Written problem:
The records below hold a stretch from the line with "rear_left = Pos(0, wheelbase, tyre_radius)" through the line with "for node in"; return exactly those lines, ends included, and nothing more.

Entries taken from a collection:
━━━━━━
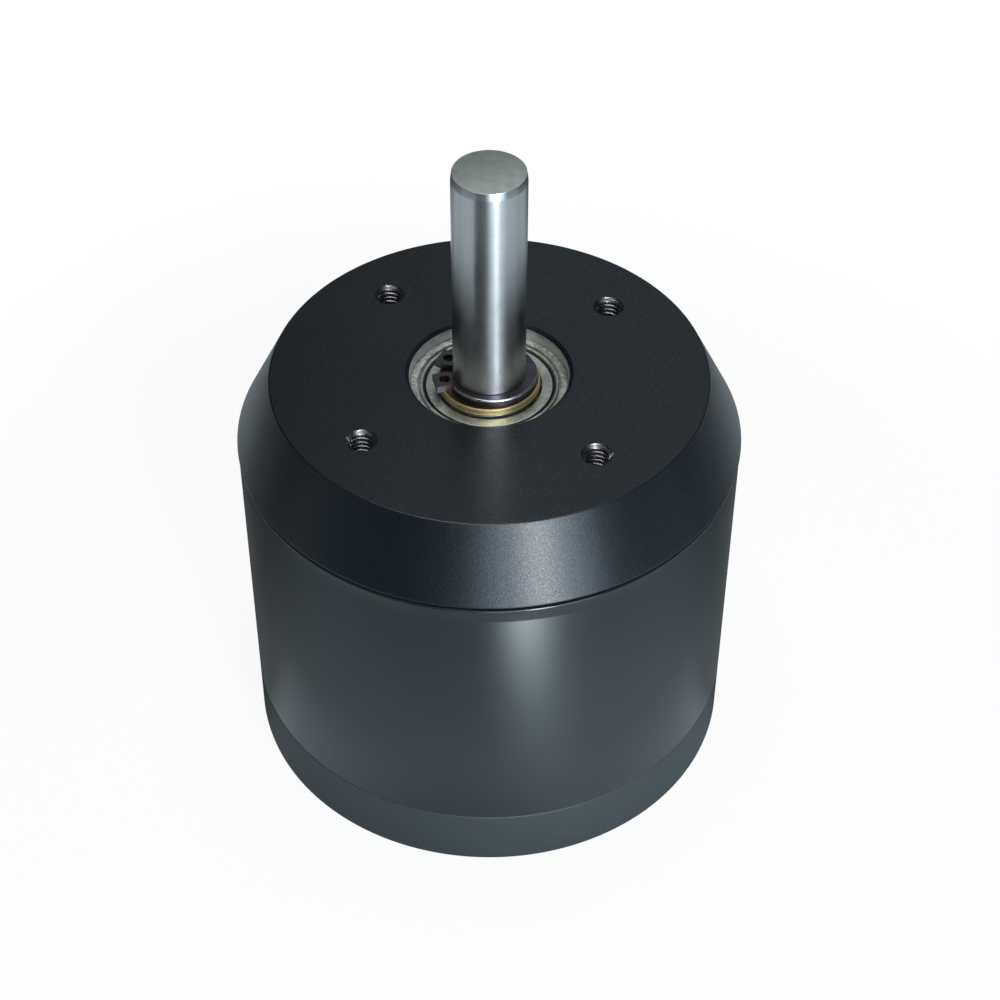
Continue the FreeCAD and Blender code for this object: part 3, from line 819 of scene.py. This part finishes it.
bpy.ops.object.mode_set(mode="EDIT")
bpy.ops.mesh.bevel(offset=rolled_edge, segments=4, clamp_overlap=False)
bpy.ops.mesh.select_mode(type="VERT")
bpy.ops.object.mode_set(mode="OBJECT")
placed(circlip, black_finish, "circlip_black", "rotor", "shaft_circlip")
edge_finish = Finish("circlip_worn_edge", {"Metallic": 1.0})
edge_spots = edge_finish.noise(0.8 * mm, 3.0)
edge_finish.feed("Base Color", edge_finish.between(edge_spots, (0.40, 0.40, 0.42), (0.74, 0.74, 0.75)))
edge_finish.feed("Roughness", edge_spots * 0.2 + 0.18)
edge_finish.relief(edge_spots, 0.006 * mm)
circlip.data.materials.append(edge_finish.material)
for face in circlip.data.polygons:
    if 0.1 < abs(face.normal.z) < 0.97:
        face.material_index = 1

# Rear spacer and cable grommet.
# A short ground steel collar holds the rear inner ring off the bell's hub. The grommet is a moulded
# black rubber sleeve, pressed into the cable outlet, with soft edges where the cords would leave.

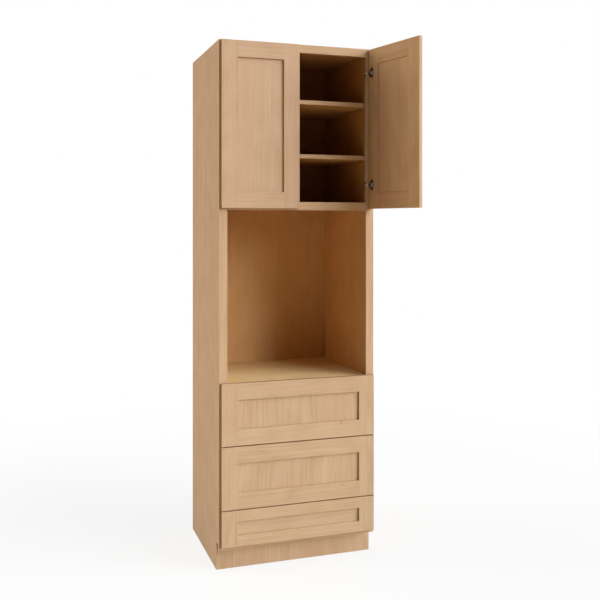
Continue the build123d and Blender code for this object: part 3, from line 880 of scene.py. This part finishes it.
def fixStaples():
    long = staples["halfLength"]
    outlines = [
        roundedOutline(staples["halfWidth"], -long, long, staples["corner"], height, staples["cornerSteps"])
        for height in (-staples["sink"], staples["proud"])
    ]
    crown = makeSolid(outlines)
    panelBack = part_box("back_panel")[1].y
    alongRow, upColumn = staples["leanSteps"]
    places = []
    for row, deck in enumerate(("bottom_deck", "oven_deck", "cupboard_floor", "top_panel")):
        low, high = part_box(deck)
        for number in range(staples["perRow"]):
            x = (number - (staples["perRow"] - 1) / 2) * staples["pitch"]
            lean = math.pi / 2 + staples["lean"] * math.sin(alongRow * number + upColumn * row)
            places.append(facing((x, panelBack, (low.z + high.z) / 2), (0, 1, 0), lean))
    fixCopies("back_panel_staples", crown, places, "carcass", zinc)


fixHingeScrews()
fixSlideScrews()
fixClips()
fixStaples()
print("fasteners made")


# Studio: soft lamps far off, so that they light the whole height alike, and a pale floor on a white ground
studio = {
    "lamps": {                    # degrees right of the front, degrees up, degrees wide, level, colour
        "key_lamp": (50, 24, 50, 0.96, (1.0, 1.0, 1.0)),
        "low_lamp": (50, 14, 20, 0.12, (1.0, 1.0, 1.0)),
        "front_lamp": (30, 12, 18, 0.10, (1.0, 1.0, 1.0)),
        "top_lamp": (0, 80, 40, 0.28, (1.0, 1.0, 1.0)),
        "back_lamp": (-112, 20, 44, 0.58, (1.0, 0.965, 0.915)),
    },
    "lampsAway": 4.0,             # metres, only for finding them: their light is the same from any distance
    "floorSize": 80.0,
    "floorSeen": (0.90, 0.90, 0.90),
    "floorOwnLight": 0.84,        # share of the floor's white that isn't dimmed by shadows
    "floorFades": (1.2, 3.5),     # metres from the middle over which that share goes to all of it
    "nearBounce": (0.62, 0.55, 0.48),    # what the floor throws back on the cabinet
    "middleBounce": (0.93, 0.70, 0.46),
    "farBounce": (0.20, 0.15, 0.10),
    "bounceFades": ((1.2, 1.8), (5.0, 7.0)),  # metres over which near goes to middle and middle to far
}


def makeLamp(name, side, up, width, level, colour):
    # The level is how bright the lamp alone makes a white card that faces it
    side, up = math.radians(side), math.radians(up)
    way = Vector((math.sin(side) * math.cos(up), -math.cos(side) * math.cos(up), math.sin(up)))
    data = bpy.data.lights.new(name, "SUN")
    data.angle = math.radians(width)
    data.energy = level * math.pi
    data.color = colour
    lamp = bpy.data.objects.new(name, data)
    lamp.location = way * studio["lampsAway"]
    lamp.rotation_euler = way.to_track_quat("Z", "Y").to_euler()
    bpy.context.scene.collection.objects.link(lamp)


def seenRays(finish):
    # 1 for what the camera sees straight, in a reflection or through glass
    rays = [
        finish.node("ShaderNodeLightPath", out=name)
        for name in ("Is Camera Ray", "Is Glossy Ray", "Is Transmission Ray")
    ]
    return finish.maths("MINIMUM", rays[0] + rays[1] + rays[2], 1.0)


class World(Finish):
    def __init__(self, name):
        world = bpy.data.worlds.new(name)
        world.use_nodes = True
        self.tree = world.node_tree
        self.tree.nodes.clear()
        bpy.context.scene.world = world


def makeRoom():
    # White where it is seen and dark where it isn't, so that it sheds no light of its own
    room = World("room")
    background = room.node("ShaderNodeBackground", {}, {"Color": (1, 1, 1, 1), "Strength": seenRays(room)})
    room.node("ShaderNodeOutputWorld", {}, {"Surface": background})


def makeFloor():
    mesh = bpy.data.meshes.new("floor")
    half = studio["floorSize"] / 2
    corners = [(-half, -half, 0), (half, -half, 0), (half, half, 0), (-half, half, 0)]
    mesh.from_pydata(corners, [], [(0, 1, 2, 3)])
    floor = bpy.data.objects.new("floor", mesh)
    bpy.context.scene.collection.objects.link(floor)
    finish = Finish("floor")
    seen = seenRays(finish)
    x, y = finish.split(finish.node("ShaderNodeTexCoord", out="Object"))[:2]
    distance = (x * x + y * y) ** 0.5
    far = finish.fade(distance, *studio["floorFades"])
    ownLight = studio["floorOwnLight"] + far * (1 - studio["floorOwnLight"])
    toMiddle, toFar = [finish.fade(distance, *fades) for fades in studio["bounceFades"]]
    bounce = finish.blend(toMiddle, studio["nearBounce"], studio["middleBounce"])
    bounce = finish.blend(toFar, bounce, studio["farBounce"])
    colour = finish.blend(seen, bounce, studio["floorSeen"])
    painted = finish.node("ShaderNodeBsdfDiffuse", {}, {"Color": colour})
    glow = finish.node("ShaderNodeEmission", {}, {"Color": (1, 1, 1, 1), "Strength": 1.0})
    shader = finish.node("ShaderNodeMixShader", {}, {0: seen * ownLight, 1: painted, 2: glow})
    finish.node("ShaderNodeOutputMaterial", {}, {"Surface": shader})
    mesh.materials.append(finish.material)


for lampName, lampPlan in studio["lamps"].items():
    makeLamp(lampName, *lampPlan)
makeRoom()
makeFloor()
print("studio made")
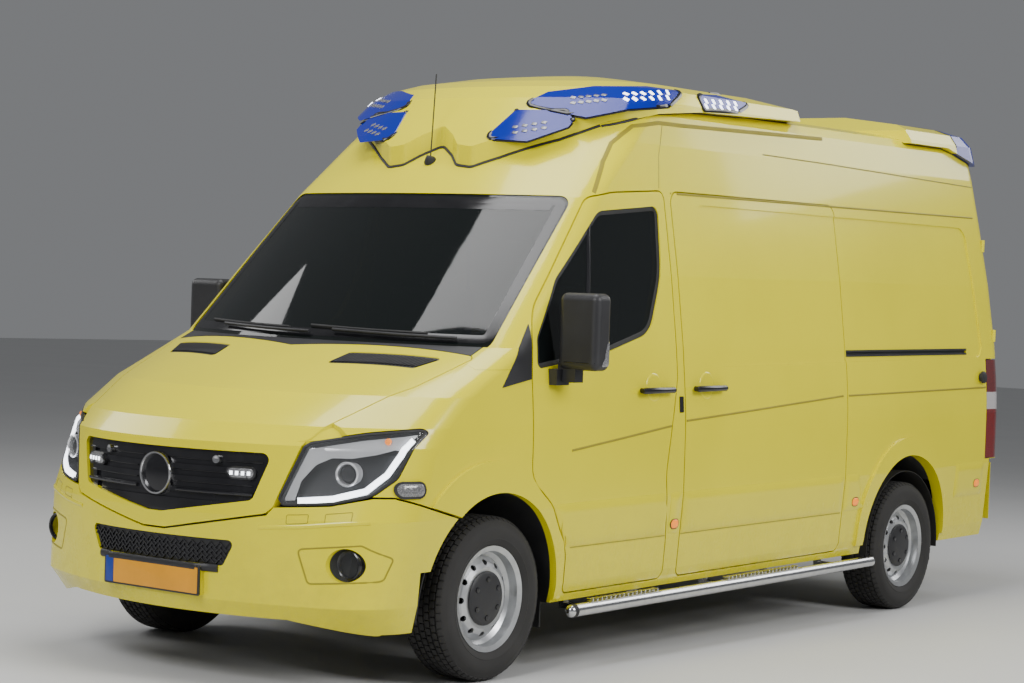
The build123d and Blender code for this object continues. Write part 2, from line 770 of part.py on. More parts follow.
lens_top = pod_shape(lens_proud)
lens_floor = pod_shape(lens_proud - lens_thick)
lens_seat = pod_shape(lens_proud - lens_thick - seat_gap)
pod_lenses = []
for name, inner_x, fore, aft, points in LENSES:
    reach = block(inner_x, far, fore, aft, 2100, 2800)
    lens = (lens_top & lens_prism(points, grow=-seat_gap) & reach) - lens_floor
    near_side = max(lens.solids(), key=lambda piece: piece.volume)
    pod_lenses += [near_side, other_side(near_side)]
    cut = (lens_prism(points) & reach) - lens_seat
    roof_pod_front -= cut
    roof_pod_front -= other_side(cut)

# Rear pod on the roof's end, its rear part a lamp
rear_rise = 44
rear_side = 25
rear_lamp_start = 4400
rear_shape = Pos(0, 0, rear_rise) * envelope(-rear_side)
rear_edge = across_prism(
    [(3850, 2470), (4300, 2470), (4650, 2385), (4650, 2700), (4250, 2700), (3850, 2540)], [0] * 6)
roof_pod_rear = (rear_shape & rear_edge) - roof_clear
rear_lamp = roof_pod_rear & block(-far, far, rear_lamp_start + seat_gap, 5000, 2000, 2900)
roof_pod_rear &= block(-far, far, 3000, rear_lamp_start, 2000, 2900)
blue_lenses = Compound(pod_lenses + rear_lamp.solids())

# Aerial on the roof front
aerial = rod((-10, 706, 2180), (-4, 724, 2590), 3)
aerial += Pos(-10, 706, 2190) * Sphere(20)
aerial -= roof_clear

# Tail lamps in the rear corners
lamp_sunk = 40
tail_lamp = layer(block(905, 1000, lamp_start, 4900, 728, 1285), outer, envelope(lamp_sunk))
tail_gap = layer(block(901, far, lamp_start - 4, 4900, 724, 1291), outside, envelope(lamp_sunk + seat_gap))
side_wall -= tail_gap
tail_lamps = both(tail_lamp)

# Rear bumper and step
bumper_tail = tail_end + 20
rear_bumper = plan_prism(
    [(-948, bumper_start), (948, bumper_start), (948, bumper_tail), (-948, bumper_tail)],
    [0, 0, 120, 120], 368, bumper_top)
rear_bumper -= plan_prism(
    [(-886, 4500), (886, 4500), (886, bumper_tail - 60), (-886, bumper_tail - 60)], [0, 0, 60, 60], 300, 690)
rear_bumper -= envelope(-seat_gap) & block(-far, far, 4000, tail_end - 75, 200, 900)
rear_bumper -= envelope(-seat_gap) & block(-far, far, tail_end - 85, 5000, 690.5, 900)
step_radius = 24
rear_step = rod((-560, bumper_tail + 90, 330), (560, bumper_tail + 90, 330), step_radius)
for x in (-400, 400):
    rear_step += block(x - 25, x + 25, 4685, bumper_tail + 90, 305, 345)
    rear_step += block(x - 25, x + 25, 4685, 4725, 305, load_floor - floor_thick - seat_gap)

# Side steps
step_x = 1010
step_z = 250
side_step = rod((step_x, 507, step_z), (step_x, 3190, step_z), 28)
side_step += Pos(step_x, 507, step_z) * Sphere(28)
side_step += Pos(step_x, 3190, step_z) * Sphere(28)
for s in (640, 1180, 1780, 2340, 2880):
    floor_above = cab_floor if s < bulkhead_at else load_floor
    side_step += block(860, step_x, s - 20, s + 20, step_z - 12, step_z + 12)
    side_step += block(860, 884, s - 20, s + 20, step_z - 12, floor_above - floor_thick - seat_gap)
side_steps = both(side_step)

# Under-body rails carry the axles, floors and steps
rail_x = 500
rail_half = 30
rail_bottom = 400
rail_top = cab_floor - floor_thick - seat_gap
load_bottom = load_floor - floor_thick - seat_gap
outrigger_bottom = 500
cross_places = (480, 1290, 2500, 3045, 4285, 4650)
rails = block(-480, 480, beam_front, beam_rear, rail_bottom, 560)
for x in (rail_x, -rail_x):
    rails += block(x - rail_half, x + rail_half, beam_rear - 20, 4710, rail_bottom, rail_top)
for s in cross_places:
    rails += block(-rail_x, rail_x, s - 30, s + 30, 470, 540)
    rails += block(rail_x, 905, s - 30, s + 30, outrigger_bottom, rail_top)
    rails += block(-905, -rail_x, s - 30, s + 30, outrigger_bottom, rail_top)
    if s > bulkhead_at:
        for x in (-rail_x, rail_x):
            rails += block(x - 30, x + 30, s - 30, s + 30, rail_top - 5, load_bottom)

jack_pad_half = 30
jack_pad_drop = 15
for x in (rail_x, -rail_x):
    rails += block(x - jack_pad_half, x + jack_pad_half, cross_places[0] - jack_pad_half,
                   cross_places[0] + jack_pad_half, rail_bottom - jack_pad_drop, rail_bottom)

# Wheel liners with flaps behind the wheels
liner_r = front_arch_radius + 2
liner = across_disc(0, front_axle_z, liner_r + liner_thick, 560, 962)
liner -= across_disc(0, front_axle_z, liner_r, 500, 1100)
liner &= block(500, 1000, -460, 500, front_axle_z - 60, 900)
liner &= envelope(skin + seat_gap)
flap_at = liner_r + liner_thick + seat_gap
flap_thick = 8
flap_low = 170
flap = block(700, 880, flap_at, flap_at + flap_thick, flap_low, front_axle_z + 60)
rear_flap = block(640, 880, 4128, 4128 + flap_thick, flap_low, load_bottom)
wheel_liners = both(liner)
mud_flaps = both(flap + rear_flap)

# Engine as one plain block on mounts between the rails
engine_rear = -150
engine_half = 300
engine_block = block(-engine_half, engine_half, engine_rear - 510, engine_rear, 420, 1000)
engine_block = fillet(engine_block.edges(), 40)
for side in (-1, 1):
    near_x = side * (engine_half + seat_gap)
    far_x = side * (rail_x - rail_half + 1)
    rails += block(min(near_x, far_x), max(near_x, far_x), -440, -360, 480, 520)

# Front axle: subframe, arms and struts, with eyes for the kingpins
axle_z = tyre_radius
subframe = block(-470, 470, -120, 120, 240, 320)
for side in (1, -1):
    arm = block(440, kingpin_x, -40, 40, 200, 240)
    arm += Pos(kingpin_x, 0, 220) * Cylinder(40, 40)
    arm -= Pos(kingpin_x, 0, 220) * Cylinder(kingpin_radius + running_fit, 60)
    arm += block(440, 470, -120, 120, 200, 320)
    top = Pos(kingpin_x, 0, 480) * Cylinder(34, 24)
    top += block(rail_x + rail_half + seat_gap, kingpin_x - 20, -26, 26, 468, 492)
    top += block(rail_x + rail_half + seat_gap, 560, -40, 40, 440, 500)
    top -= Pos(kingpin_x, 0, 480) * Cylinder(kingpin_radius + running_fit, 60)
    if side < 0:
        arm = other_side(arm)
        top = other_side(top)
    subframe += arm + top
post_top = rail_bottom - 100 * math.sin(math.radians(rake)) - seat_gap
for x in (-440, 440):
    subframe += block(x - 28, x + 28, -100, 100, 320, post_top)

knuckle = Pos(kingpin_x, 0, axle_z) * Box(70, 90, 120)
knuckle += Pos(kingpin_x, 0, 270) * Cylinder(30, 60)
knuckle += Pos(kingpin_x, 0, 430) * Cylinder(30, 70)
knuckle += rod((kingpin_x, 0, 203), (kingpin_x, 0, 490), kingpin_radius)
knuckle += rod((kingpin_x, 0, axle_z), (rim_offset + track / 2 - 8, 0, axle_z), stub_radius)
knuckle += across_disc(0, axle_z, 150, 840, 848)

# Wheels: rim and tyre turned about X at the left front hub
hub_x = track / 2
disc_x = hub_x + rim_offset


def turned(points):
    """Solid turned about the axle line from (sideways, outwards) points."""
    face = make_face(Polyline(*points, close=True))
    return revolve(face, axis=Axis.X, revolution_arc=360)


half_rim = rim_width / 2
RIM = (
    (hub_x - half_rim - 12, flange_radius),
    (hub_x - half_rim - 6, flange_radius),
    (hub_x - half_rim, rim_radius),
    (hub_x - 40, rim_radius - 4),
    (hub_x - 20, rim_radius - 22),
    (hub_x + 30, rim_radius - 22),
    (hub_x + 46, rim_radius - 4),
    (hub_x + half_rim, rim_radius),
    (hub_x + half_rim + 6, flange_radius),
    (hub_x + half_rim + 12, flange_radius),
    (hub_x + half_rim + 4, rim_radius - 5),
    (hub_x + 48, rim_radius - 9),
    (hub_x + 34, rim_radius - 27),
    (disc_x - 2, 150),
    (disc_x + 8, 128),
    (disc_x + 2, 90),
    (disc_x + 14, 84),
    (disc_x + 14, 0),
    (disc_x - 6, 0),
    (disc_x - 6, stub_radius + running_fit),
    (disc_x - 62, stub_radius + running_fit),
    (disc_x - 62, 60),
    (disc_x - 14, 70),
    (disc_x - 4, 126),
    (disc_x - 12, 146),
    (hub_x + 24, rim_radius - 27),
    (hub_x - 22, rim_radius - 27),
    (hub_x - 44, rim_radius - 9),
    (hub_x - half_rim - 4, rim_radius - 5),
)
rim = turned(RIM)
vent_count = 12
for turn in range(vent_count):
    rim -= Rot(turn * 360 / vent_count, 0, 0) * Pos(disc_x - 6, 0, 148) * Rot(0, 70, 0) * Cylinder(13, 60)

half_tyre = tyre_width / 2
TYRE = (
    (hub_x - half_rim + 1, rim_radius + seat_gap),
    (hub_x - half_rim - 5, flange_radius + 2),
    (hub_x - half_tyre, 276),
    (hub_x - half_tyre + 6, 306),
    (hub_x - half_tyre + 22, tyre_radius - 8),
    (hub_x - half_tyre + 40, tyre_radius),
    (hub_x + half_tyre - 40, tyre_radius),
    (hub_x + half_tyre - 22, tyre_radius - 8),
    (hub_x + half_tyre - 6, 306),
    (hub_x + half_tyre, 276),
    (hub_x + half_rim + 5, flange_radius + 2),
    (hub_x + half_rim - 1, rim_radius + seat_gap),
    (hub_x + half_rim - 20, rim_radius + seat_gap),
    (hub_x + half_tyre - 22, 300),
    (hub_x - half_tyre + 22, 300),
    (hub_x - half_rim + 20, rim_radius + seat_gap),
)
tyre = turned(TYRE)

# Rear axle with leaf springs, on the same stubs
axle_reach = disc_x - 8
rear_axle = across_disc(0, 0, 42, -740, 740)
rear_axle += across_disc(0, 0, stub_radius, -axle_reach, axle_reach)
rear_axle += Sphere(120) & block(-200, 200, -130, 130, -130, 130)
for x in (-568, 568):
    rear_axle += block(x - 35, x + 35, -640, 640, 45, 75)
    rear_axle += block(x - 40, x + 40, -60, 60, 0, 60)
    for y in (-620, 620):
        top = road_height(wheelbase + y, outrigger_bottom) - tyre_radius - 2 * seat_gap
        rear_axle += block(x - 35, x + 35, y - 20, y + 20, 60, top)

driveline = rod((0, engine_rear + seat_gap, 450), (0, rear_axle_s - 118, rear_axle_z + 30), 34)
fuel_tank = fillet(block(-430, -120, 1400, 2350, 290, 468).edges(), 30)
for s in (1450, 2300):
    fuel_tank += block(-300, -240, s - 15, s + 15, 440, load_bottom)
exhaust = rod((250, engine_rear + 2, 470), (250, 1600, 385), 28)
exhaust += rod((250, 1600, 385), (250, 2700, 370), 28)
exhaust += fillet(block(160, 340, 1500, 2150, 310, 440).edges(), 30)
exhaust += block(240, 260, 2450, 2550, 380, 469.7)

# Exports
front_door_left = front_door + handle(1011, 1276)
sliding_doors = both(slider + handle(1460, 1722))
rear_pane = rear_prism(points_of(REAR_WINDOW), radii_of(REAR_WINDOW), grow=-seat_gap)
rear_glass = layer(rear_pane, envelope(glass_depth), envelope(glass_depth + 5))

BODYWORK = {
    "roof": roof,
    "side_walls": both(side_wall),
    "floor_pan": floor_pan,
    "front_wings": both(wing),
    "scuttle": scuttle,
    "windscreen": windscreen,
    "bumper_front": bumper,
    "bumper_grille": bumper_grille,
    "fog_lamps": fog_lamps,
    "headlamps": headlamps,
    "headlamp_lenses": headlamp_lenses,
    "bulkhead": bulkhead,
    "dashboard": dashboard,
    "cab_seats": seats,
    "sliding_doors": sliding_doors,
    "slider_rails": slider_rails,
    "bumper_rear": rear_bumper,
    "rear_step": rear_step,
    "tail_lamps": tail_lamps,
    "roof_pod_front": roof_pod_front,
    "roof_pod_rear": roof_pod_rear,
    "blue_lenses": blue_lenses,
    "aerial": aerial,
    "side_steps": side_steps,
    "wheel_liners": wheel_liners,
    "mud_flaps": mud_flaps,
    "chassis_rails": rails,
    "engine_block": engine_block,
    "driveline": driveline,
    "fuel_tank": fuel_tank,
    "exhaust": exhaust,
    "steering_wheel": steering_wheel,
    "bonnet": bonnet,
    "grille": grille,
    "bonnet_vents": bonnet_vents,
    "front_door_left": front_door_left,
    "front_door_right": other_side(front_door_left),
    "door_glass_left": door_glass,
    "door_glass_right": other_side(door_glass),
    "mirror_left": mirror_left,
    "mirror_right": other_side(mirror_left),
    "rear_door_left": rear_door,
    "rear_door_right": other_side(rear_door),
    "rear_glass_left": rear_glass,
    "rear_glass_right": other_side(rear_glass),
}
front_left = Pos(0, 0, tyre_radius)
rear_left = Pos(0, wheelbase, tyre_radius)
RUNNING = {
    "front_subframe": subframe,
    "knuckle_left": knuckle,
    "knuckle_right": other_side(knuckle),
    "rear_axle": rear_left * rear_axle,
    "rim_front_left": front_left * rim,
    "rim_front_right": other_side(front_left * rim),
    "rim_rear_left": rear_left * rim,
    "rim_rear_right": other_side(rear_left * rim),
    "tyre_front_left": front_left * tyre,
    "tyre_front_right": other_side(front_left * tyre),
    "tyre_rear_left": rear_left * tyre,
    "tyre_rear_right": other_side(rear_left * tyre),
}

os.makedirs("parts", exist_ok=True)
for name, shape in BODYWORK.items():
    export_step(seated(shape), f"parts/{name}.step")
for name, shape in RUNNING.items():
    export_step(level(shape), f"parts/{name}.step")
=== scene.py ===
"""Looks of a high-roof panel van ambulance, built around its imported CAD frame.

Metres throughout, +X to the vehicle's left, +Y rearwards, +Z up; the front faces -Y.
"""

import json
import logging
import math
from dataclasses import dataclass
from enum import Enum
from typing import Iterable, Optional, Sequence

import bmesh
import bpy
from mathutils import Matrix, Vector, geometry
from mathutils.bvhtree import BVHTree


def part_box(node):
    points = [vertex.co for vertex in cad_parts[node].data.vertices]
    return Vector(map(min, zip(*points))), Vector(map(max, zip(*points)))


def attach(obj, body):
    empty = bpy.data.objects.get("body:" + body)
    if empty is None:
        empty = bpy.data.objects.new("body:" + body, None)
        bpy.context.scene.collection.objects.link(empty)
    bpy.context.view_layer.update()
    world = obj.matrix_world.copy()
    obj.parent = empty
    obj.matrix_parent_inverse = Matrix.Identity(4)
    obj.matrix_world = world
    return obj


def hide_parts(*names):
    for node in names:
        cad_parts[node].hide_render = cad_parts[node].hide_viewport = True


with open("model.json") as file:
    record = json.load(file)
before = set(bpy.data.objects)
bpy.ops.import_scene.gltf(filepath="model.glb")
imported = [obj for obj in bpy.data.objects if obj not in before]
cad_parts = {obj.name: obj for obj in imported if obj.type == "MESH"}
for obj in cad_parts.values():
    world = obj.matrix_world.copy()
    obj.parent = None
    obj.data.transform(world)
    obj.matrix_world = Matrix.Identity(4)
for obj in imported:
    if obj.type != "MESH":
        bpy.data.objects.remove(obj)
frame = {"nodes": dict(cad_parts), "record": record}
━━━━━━
Result of this task:
rear_left = Pos(0, wheelbase, tyre_radius)
RUNNING = {
    "front_subframe": subframe,
    "knuckle_left": knuckle,
    "knuckle_right": other_side(knuckle),
    "rear_axle": rear_left * rear_axle,
    "rim_front_left": front_left * rim,
    "rim_front_right": other_side(front_left * rim),
    "rim_rear_left": rear_left * rim,
    "rim_rear_right": other_side(rear_left * rim),
    "tyre_front_left": front_left * tyre,
    "tyre_front_right": other_side(front_left * tyre),
    "tyre_rear_left": rear_left * tyre,
    "tyre_rear_right": other_side(rear_left * tyre),
}

os.makedirs("parts", exist_ok=True)
for name, shape in BODYWORK.items():
    export_step(seated(shape), f"parts/{name}.step")
for name, shape in RUNNING.items():
    export_step(level(shape), f"parts/{name}.step")
=== scene.py ===
"""Looks of a high-roof panel van ambulance, built around its imported CAD frame.

Metres throughout, +X to the vehicle's left, +Y rearwards, +Z up; the front faces -Y.
"""

import json
import logging
import math
from dataclasses import dataclass
from enum import Enum
from typing import Iterable, Optional, Sequence

import bmesh
import bpy
from mathutils import Matrix, Vector, geometry
from mathutils.bvhtree import BVHTree


def part_box(node):
    points = [vertex.co for vertex in cad_parts[node].data.vertices]
    return Vector(map(min, zip(*points))), Vector(map(max, zip(*points)))


def attach(obj, body):
    empty = bpy.data.objects.get("body:" + body)
    if empty is None:
        empty = bpy.data.objects.new("body:" + body, None)
        bpy.context.scene.collection.objects.link(empty)
    bpy.context.view_layer.update()
    world = obj.matrix_world.copy()
    obj.parent = empty
    obj.matrix_parent_inverse = Matrix.Identity(4)
    obj.matrix_world = world
    return obj


def hide_parts(*names):
    for node in names:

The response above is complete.